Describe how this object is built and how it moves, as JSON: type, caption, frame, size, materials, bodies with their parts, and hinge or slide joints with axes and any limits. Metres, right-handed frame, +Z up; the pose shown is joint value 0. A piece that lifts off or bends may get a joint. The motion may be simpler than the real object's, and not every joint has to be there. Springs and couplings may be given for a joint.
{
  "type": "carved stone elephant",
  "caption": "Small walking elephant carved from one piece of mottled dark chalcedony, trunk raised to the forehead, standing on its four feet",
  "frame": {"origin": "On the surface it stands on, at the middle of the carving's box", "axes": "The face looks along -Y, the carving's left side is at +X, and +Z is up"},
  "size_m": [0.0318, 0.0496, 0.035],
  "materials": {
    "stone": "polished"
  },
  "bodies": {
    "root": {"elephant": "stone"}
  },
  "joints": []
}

***

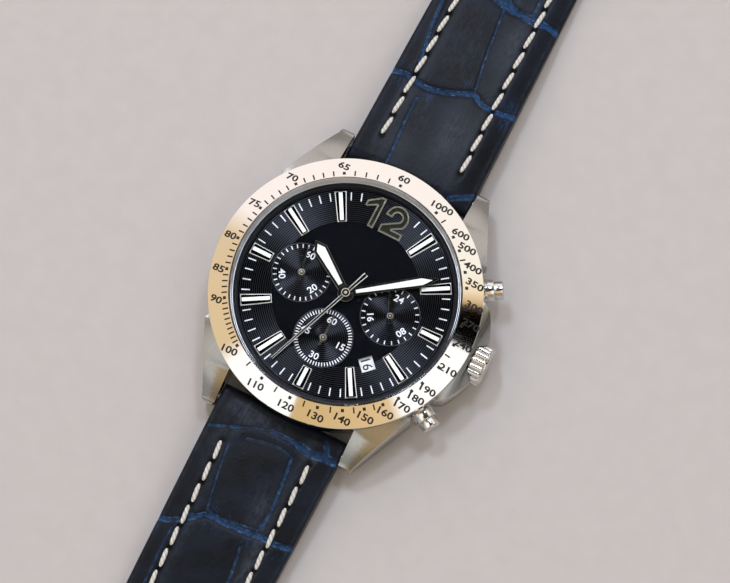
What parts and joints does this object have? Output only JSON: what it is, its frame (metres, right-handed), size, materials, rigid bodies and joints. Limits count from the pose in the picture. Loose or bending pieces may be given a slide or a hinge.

***

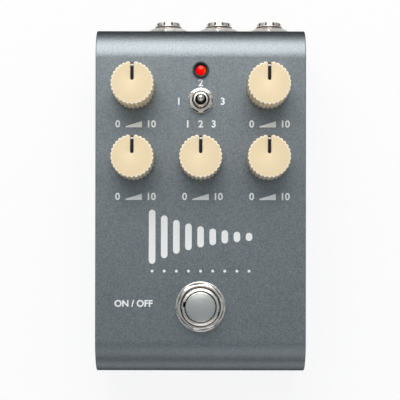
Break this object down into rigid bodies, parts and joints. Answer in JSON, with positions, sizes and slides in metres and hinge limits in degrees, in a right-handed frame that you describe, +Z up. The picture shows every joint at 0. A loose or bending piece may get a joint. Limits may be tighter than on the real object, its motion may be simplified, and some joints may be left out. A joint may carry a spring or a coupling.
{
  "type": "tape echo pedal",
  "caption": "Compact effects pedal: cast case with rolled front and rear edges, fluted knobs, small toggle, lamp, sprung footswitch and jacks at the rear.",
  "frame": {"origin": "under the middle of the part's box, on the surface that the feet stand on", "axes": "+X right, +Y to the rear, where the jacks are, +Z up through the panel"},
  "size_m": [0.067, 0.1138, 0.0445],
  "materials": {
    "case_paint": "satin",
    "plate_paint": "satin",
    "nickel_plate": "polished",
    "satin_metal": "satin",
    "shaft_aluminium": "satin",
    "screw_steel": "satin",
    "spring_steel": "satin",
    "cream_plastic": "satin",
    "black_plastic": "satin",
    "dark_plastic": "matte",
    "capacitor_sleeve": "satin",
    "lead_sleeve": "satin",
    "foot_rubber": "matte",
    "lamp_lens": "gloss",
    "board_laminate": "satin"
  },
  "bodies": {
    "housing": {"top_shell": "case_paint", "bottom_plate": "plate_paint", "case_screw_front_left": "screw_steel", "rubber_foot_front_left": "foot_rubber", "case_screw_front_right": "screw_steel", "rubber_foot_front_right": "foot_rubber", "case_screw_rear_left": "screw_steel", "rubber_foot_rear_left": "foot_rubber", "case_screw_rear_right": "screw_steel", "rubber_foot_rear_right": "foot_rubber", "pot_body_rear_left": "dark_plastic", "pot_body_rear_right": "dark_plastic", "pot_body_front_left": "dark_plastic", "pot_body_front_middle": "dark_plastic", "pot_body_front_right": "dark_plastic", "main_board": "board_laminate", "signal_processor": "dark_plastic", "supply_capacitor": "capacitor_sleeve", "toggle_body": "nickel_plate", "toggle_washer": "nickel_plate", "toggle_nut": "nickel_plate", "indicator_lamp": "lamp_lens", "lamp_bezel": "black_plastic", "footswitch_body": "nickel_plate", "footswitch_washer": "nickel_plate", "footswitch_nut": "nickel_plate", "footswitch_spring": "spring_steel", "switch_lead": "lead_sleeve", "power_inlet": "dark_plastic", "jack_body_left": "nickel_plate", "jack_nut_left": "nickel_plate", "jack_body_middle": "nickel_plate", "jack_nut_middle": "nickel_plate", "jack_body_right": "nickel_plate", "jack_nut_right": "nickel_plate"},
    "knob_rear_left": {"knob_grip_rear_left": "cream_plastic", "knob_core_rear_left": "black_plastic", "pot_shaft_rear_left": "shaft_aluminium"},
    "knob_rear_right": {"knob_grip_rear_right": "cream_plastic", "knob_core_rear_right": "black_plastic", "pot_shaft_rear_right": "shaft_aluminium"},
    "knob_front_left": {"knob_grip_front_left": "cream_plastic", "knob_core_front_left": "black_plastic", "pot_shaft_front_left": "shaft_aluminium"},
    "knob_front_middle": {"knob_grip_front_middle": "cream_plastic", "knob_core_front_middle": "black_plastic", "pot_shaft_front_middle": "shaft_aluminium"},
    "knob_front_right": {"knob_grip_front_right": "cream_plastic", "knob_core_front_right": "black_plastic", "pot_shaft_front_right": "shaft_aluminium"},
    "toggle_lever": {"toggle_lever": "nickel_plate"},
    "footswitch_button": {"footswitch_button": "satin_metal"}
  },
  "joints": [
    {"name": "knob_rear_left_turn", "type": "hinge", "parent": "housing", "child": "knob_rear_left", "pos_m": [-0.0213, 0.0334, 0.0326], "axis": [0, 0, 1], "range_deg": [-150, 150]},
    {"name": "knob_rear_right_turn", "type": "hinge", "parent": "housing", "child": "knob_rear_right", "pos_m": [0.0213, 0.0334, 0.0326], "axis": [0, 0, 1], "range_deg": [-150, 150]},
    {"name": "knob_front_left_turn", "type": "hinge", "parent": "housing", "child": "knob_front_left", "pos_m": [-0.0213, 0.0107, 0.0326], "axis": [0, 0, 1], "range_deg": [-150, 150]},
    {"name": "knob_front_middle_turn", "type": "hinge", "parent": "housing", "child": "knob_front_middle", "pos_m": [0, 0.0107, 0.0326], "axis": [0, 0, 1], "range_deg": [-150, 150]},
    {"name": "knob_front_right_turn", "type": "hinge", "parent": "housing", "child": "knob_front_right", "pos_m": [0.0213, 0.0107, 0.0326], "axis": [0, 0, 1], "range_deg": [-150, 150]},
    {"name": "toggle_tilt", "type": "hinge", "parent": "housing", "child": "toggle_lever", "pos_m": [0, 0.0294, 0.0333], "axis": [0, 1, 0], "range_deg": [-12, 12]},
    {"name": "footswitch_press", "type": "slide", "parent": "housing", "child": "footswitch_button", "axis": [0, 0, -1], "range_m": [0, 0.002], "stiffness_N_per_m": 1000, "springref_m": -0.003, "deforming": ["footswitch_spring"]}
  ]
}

***

CHALLENGE
Report all lines of the data above that include the string "materials".

ANSWER TO THIS TASK
Describe how this object is built and how it moves, as JSON: type, caption, frame, size, materials, bodies with their parts, and hinge or slide joints with axes and any limits. Metres, right-handed frame, +Z up; the pose shown is joint value 0. A piece that lifts off or bends may get a joint. The motion may be simpler than the real object's, and not every joint has to be there. Springs and couplings may be given for a joint.
  "materials": {
What parts and joints does this object have? Output only JSON: what it is, its frame (metres, right-handed), size, materials, rigid bodies and joints. Limits count from the pose in the picture. Loose or bending pieces may be given a slide or a hinge.
  "materials": {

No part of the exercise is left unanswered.